For the fourth time, the Vikings drove inside the 10. However, Cunningham took a delay penalty and a sack before settling for a 34-yard field goal by Anderson with 2:31 left in the period.
Minnesota was within a touchdown but didn't get into the end zone until it was too late. Jaeger finally made a field goal, connecting from 41 yards and providing a 24-15 lead with 12:21 to go.
For the second time, Vikings rookie tight end Jim Kleinsasser fumbled after a catch. This one came at the Bears 23 and was recovered by Khari Samuel after a hit by fellow linebacker Barry Minter.
The Bears went to McNown, who melted all but 43 seconds with a pair of first downs.
Cunningham threw a meaninless 18-yard TD pass to Chris Walsh with two seconds left, Minnesota's first touchdown in more than seven quarters.
The first TD of Harris' five-year career came when Kleinsasser was hit by linebacker Ricardo McDonald and fumbled a screen pass behind the line of scrimmage. The ball was knocked toward the end zone and Harris fell on it.
"Rico got a nice solid hit," Harris said. "I think his helmet hit the ball and it just came squirting out. I think it was a big play. It took momentum from them and started to swing things in our favor."
"(Kleinsasser's) a rough-and-tumble type of player and he plays hard," Green said. "One play we kind of got caught by surprise.

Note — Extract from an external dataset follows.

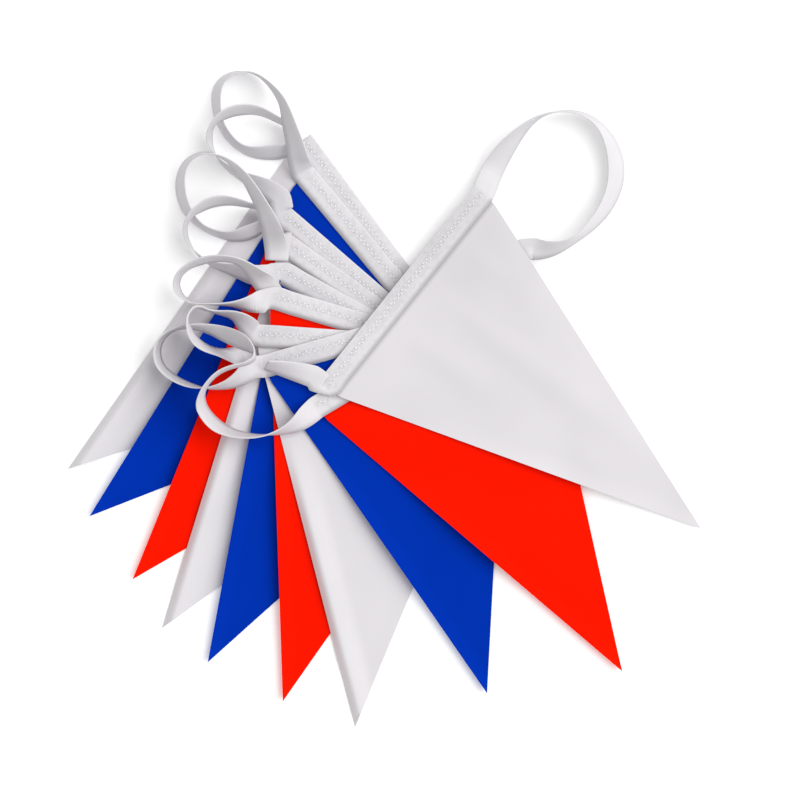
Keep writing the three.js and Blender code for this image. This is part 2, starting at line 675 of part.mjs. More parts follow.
  // The rest of the way, over the first part, to the right end of the heading above.
  function foldAcross(lower, upper) {
    const folded = folds[lower];
    const end = laid[upper][0];
    const run = [];
    if (foldsAtRight[lower].bend) {
      const bends = foldsAtRight[lower].bend.map(onTable);
      bends[0].z = folded[2].middle.z;
      bends[1].z = THREE.MathUtils.lerp(folded[2].middle.z, end.middle.z, 0.6);
      const places = [folded[2].middle, ...bends, end.middle, laid[upper][1].middle];
      const path = new THREE.CatmullRomCurve3(places);
      const spans = places.length - 1;
      for (let step = 1; step < 4 * (spans - 1); step += 1) {
        const t = step / (4 * spans);
        run.push(leaningSection(path.getPoint(t), path.getTangent(t), Math.PI));
      }
    }
    tape.push(...folded, ...run, ...laid[upper]);
    stampSections(field, [folded[2], ...run, end]);
  }

  meshes.push(makeTape(tape));
  return meshes;
}

const bunting = new THREE.Group();
bunting.add(...makeStack());
const box = new THREE.Box3().setFromObject(bunting);
const centre = box.getCenter(new THREE.Vector3());
bunting.position.set(-centre.x, -centre.y, -box.min.z);

export default bunting;
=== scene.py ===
import math

import bmesh
import bpy
import numpy as np
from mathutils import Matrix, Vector
from mathutils.bvhtree import BVHTree


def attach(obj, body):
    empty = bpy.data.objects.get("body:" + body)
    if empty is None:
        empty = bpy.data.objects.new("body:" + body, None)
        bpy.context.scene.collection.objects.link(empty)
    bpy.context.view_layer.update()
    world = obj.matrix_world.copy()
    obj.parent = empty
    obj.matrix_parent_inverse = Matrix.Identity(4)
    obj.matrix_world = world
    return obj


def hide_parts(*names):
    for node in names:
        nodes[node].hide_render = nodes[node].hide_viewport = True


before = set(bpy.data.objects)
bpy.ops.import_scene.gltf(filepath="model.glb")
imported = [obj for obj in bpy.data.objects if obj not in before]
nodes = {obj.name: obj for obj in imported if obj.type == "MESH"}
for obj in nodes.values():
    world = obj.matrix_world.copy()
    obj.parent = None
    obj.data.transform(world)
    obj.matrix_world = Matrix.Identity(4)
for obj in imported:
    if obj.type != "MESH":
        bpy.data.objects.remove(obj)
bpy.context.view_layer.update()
print("frame loaded")

# Metres, +Z up. The camera looks straight down from far off, as the photograph does.
roomLook = {
    "viewAcross": 0.645,
    "viewMiddle": (0.0125, -0.0012),
    "lens": 250.0,
    "sensor": 36.0,
    "sunStrength": 1.95,
    "sunFrom": (0.60, 0.20, 0.77),
    "sunSoftness": 55.0,
    "skyStrength": 0.66,
    "floorColour": (0.97, 0.97, 0.97),
    "floorGlow": 0.13,
    "floorSize": 6.0,
    "floorBelow": 0.0002,
    "viewFar": 20.0,
    "bounces": 6,
}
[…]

The other play he didn't get the ball put away and he got hit straight on."
The Vikings responded with field goals on three of their next four possessions. Anderson drilled kicks of 26 and 23 yards after drives by Minnesota stalled inside the 10.
After Jaeger's second missed field goal, Terry Cousin picked off Cunningham at the Bears 42. Five plays later, Matthews hooked up with Curtis Conway, who juked his way 30 yards for a score, giving Chicago the lead for good at 14-9 with 1:13 left in the first half.
"Our offense moved the ball effectively and maybe took the crowd out of it a little by going up 7-0," Jauron said. "I think that was a factor."
The Vikings again drove inside the 10 but Cunningham threw an incompletion and Anderson kicked a 26-yard field goal on the last play of the half.